Mi perplejidad aumentó cuando, más tarde, compré en tres dólares un ejemplar de la segunda edición, impresa en Madrid, y busqué el final: “Bajo un árbol de paraíso cuyas ramas destilaban goterones transparentes, se paró Azulejo. Deliberaron durante cuatro minutos y tres segundos, y el resultado fue un acuerdo unánime basado en seis puntos…” Pero el sexto punto no aparecía por ninguna parte…

En el 2012, ya fallecida su autora, salió la tercera edición, esta vez hecha en Cuba, modesta pero decorosa. Otra vez fui al final, ¿y qué me encontré? Léalo usted mismo:”Bajo un árbol de paraíso cuyas ramas destilaban goterones transparentes, se paró Azulejo. Deliberaron durante cuatro minutos y tres segundos, y el resultado fue un acuerdo unánime basado en cinco puntos…”

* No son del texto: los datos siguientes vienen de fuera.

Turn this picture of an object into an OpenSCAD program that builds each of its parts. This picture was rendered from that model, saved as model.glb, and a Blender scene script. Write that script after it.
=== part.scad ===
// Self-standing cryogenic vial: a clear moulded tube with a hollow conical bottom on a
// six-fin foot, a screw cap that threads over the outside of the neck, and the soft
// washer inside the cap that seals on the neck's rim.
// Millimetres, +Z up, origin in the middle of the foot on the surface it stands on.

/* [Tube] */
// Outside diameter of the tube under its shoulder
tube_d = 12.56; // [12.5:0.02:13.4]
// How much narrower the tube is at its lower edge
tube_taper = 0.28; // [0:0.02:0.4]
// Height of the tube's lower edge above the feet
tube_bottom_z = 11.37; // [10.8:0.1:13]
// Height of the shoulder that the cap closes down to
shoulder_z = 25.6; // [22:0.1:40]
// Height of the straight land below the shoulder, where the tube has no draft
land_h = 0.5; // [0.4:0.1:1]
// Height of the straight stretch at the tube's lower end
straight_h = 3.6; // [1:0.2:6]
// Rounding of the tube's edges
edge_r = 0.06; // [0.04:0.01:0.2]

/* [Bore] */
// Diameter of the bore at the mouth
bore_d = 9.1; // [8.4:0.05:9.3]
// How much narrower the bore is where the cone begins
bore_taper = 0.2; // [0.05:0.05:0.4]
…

De manera que, en la primera edición, el sexto punto se anunció y se dijo; en la segunda, se anunció pero no se dijo; y en la tercera, ni se anunció ni se dijo. ¿Me creen ahora cuando digo que hay libros mutantes?

Dejo a otros los juicios de valor. Me limito, por el momento, a constatar el hecho, que ya de por sí es testarudo y elocuente. Por supuesto que nada de esto desmerece a un texto que junto a los de Nersys Felipe, Onelio Jorge y Herminio Almendros figura en el Olimpo de la literatura infantil cubana.

El cochero azul es un clásico porque ha recibido el más auténtico de los premios: el del tiempo.